When I was immersed in the Foundation Program at Munson-Williams-Proctor Institute School of Art in Utica, NY during the mid 70's there was a nice collection of Burchfields in the connecting M-W-P Museums. We, as students, were given access at times to "the vaults' where we could study many painters up close. M-W-P Museum of Art has a surprisingly large collection. The Foundation Program, lasted for a few years, was based on the combined curriculae of the mid 30's - 40's art schools Black Mountain School in Black Mt., NC and the Chicago Bauhaus. There was some Art Students League tossed in there too. Each day of a 5 day week we had 3 hrs of class in the morning and 3 hrs in the afternoon. We were expected to do @3hrs of individual study for each in the evening. I've  always considered that experience the best art education I received. One day would be 2d design, then a second would be 3d design, another figure studies, etc.

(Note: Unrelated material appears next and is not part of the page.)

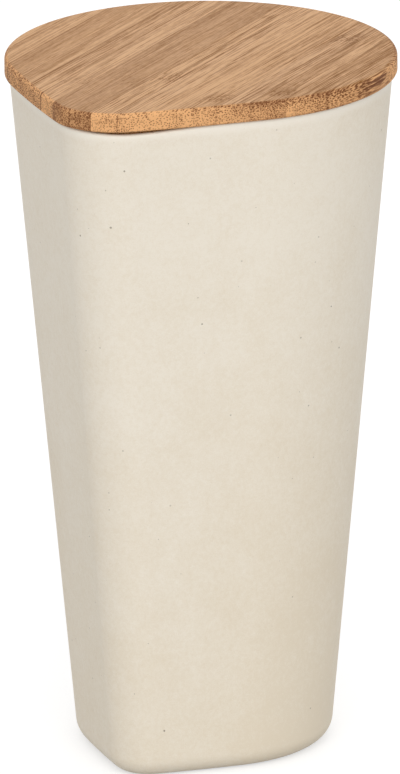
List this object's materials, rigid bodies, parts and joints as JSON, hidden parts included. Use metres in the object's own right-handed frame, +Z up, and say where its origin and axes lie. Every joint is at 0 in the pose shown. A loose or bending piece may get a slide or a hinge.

Field trips to the New York State Art Conservatory near Ithaca, at that time, , where we lectured by a very German conservator, Caroline Kecht sp?, on the Pollack's lack of craftsmenship because he used house paint that was beyond their technical expertise as conservators at that time. Oh my. We went to Buffalo, NY to the Albright-Knox. Was a/mazed by a room where the interior walls were mirrors with a mirror table in the middle. Totally disorienting after a few minutes! Was also fortunate to be granted an apprenticeship by my MWP sculptor instructor John Von Bergan with/to Steel Sculptor Williard Boepple. Boepple was David Smith's apprentice at the time of Smith's tragic death. Smith was decapitated by his load of corten steel when it slid forward when he went off the road returning to his studio in Upstate NY. At the Utica Boatworks, still in operation, Boepple visited often with Clement Greenberg, the NY Times critic who advanced the careers of nearly all the NY Abstract Expressionists. It was Greenberg and Boepple who decided after Smith's death to fulfill Smith's unstarted idea to paint his sculptures. They got a lot of flack from the art world for it. I was fortunate to be working with Williard one afternoon when Greenberg appeared. Greenberg was a short, kind of plump little Jewish man with glasses at the time. Greenberg had moved to the nearby Syracuse, NY area, his childhood home, after being "replaced" at the Times by Hilton Kramer. There is no education like the experiential!